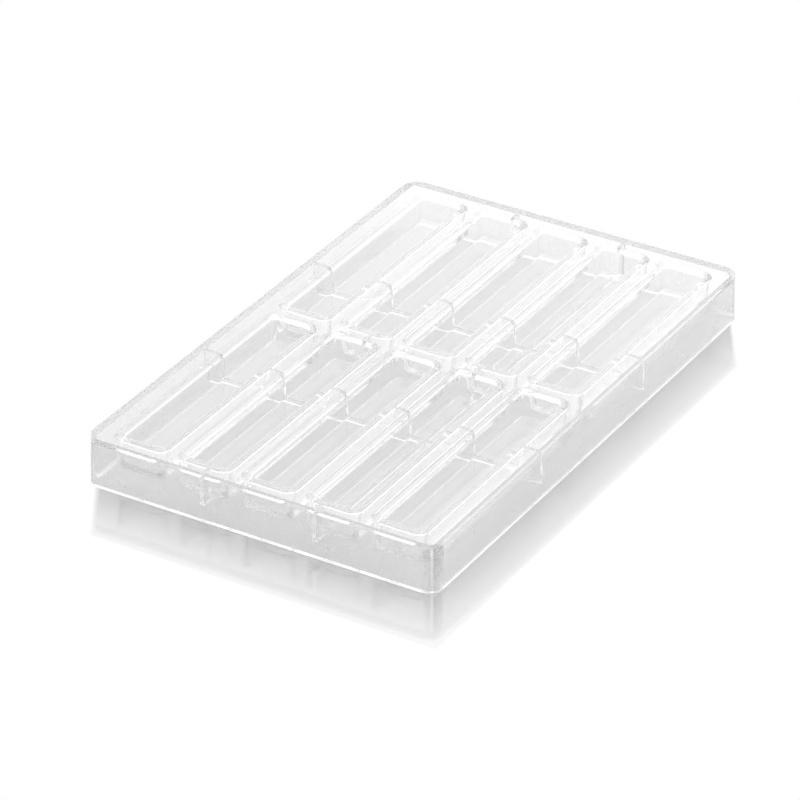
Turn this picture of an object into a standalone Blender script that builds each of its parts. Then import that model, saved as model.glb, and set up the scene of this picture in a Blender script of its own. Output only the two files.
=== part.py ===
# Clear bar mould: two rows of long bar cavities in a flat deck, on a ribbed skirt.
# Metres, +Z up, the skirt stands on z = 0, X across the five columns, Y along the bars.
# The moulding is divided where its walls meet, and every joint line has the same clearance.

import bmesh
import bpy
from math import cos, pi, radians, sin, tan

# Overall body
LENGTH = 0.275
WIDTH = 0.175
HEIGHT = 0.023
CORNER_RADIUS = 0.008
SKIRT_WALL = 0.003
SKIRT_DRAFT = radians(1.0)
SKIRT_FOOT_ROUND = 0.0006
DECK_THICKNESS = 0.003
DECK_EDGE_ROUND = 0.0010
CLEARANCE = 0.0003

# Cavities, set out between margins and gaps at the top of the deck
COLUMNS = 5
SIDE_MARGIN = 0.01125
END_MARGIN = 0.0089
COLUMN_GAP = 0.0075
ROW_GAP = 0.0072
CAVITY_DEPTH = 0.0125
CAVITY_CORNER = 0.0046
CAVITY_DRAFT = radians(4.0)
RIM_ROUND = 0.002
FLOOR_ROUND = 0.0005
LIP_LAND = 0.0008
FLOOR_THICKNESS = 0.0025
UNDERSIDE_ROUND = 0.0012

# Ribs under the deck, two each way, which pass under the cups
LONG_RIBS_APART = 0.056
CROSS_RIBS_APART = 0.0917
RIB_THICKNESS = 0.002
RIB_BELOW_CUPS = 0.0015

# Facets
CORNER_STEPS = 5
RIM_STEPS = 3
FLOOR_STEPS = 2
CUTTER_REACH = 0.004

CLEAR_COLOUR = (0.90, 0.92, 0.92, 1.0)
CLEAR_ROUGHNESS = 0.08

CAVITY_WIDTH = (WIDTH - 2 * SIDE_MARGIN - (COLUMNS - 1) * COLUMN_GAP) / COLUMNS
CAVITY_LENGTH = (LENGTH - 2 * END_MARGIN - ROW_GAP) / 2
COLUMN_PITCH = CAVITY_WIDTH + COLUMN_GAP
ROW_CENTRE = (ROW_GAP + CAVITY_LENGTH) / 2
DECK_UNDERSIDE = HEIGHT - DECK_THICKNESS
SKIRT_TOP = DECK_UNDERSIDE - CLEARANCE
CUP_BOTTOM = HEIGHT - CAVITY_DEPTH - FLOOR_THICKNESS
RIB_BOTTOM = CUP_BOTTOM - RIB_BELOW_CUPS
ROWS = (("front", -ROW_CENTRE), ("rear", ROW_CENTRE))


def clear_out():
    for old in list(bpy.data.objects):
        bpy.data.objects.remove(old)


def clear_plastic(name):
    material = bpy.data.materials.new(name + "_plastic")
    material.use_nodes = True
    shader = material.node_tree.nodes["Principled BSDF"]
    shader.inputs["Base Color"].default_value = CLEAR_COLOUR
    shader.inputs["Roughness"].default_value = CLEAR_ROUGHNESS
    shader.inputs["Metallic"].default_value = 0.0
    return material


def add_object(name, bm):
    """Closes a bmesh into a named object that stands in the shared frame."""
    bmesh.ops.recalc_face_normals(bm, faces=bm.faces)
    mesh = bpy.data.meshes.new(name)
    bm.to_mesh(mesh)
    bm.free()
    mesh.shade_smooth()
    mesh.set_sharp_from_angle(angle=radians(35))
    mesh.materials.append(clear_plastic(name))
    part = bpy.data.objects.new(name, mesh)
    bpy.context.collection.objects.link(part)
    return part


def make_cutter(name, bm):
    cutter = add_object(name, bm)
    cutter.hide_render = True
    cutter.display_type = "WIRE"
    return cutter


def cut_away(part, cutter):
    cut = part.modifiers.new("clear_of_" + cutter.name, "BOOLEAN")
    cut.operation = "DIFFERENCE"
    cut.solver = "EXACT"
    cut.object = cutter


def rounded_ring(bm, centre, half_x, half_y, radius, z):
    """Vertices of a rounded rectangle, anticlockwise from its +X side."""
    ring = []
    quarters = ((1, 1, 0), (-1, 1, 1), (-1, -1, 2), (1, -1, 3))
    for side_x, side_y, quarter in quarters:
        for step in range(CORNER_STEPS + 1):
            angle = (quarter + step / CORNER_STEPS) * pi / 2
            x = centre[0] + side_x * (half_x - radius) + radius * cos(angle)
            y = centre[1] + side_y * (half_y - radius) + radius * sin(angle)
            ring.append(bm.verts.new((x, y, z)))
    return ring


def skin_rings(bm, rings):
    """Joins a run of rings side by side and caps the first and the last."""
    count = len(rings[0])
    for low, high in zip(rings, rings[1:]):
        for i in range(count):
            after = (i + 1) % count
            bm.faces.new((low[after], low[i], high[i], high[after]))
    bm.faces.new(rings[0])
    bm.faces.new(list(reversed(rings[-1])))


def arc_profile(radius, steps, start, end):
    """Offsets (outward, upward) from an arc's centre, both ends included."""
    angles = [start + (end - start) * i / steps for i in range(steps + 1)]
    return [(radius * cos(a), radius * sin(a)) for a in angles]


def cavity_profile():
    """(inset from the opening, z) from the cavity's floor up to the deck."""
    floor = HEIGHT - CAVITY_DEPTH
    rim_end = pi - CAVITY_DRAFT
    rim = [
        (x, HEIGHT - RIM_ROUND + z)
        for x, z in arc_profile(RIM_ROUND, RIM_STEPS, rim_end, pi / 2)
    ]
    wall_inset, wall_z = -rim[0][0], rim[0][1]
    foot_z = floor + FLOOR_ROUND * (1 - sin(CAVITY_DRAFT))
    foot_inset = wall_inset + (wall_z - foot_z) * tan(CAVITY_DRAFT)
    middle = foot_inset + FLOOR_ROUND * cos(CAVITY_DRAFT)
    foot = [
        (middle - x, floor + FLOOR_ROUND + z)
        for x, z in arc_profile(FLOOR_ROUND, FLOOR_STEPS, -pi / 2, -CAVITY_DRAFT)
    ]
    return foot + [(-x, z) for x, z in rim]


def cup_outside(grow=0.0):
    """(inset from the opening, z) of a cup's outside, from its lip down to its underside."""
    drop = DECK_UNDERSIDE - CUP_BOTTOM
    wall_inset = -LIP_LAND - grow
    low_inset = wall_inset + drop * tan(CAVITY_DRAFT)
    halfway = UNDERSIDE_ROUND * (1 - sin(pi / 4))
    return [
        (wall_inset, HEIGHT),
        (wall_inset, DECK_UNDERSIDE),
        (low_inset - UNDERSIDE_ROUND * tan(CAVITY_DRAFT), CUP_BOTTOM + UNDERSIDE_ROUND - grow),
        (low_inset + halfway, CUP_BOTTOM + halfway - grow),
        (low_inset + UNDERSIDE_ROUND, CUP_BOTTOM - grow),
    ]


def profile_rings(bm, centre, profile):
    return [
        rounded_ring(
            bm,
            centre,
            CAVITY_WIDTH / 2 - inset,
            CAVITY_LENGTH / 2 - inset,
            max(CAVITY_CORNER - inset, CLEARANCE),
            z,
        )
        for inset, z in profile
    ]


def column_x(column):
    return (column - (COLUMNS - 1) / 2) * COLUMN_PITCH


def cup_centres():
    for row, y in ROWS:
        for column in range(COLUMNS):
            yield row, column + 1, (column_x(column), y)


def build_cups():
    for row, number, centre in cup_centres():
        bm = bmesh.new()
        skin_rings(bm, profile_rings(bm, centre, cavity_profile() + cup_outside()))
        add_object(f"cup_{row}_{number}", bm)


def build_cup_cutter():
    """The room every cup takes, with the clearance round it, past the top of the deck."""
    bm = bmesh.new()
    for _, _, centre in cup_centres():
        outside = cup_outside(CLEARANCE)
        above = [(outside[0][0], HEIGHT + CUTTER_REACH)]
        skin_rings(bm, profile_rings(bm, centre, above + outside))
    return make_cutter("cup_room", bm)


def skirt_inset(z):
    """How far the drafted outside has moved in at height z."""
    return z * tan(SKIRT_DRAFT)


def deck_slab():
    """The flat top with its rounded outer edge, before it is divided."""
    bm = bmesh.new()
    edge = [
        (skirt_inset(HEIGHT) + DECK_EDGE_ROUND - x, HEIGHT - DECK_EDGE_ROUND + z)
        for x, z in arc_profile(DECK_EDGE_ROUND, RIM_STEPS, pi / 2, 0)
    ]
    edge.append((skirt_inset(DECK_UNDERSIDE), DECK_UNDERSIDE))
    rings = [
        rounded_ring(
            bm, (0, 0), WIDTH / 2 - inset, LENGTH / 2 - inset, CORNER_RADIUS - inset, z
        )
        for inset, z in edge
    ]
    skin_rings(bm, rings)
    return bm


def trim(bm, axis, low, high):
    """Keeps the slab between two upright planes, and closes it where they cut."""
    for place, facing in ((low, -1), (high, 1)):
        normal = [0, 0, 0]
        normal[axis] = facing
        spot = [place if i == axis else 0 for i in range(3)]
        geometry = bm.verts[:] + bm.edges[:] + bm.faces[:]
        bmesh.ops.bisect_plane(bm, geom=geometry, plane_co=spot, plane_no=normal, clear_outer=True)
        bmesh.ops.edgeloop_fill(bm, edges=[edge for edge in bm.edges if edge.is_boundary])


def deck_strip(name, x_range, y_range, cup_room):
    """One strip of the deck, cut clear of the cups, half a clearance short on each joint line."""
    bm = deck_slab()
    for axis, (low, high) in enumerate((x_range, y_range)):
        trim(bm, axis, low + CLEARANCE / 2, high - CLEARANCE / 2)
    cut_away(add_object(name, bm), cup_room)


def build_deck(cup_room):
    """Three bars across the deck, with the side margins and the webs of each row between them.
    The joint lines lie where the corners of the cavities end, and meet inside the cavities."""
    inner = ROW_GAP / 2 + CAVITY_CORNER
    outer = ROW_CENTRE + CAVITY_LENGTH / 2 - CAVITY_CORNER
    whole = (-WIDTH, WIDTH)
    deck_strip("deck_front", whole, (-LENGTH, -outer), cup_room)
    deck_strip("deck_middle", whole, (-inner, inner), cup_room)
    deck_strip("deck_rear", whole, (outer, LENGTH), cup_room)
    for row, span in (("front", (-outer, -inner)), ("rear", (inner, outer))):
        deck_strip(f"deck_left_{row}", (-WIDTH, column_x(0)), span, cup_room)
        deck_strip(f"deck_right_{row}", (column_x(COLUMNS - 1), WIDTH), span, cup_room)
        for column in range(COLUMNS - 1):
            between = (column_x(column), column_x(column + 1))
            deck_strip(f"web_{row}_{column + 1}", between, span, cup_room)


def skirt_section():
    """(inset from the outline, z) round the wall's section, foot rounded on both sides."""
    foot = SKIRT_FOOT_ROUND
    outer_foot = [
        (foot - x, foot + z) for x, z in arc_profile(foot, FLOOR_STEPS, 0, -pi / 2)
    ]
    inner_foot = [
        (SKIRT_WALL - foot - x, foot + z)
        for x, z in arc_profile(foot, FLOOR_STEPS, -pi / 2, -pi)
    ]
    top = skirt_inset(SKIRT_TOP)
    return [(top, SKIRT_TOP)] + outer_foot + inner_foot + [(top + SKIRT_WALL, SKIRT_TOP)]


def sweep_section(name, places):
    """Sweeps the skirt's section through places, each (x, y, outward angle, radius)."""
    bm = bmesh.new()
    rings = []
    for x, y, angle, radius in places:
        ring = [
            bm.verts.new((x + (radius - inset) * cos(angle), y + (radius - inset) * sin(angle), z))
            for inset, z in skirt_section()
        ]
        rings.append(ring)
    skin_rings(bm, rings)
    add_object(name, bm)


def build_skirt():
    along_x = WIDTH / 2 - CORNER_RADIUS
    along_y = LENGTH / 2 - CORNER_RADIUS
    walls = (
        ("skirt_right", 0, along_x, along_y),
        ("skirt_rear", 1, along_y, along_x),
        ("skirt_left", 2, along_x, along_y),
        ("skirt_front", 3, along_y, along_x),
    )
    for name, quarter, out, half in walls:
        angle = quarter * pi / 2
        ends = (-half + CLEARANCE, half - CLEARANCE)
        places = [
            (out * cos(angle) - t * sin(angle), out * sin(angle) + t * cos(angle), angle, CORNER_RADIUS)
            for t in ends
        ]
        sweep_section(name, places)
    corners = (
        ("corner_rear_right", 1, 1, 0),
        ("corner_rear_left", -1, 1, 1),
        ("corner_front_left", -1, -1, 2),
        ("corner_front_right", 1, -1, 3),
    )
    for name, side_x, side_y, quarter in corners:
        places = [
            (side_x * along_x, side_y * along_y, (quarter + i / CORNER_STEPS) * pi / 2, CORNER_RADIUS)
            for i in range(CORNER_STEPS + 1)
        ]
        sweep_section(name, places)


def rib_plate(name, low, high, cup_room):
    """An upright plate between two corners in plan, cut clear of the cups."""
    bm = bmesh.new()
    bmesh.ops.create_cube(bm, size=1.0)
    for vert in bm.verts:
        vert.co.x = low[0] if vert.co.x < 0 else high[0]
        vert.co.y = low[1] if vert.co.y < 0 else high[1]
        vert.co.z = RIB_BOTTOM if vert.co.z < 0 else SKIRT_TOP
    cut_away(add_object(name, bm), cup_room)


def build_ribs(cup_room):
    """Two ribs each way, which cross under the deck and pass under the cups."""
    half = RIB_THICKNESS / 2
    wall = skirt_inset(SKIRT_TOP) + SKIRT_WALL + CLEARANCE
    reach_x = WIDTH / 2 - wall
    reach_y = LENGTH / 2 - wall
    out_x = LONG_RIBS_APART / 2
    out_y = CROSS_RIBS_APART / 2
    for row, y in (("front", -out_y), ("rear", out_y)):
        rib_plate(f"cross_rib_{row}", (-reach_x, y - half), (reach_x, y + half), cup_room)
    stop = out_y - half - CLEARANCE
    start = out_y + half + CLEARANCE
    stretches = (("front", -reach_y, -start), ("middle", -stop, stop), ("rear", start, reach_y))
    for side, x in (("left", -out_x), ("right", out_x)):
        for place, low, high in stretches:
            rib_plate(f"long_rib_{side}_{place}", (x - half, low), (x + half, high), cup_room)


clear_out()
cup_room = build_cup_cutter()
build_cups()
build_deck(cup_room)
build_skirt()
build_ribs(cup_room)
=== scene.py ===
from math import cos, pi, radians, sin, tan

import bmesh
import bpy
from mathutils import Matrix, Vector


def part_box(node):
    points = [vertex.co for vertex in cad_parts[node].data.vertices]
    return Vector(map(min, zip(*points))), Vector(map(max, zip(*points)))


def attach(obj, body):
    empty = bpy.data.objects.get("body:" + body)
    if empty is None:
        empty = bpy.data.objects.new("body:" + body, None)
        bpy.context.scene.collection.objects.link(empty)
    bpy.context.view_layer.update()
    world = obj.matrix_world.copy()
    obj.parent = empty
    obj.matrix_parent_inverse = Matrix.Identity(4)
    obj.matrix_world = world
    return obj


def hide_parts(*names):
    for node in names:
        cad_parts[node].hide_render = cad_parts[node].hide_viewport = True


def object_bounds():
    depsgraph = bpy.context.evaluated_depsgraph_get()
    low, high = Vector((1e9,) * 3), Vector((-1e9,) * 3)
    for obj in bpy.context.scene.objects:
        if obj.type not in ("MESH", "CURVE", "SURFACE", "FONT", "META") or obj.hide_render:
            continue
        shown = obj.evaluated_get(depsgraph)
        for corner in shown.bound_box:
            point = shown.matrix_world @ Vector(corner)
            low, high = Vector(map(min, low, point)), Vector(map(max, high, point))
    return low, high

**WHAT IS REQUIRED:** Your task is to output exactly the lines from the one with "out_x = LONG_RIBS_APART / 2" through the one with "cad_parts[node].hide_render = cad_parts[node].hide_viewport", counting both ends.

**ANSWER TO THE PROBLEM:**
    out_x = LONG_RIBS_APART / 2
    out_y = CROSS_RIBS_APART / 2
    for row, y in (("front", -out_y), ("rear", out_y)):
        rib_plate(f"cross_rib_{row}", (-reach_x, y - half), (reach_x, y + half), cup_room)
    stop = out_y - half - CLEARANCE
    start = out_y + half + CLEARANCE
    stretches = (("front", -reach_y, -start), ("middle", -stop, stop), ("rear", start, reach_y))
    for side, x in (("left", -out_x), ("right", out_x)):
        for place, low, high in stretches:
            rib_plate(f"long_rib_{side}_{place}", (x - half, low), (x + half, high), cup_room)


clear_out()
cup_room = build_cup_cutter()
build_cups()
build_deck(cup_room)
build_skirt()
build_ribs(cup_room)
=== scene.py ===
from math import cos, pi, radians, sin, tan

import bmesh
import bpy
from mathutils import Matrix, Vector


def part_box(node):
    points = [vertex.co for vertex in cad_parts[node].data.vertices]
    return Vector(map(min, zip(*points))), Vector(map(max, zip(*points)))


def attach(obj, body):
    empty = bpy.data.objects.get("body:" + body)
    if empty is None:
        empty = bpy.data.objects.new("body:" + body, None)
        bpy.context.scene.collection.objects.link(empty)
    bpy.context.view_layer.update()
    world = obj.matrix_world.copy()
    obj.parent = empty
    obj.matrix_parent_inverse = Matrix.Identity(4)
    obj.matrix_world = world
    return obj


def hide_parts(*names):
    for node in names:
        cad_parts[node].hide_render = cad_parts[node].hide_viewport = True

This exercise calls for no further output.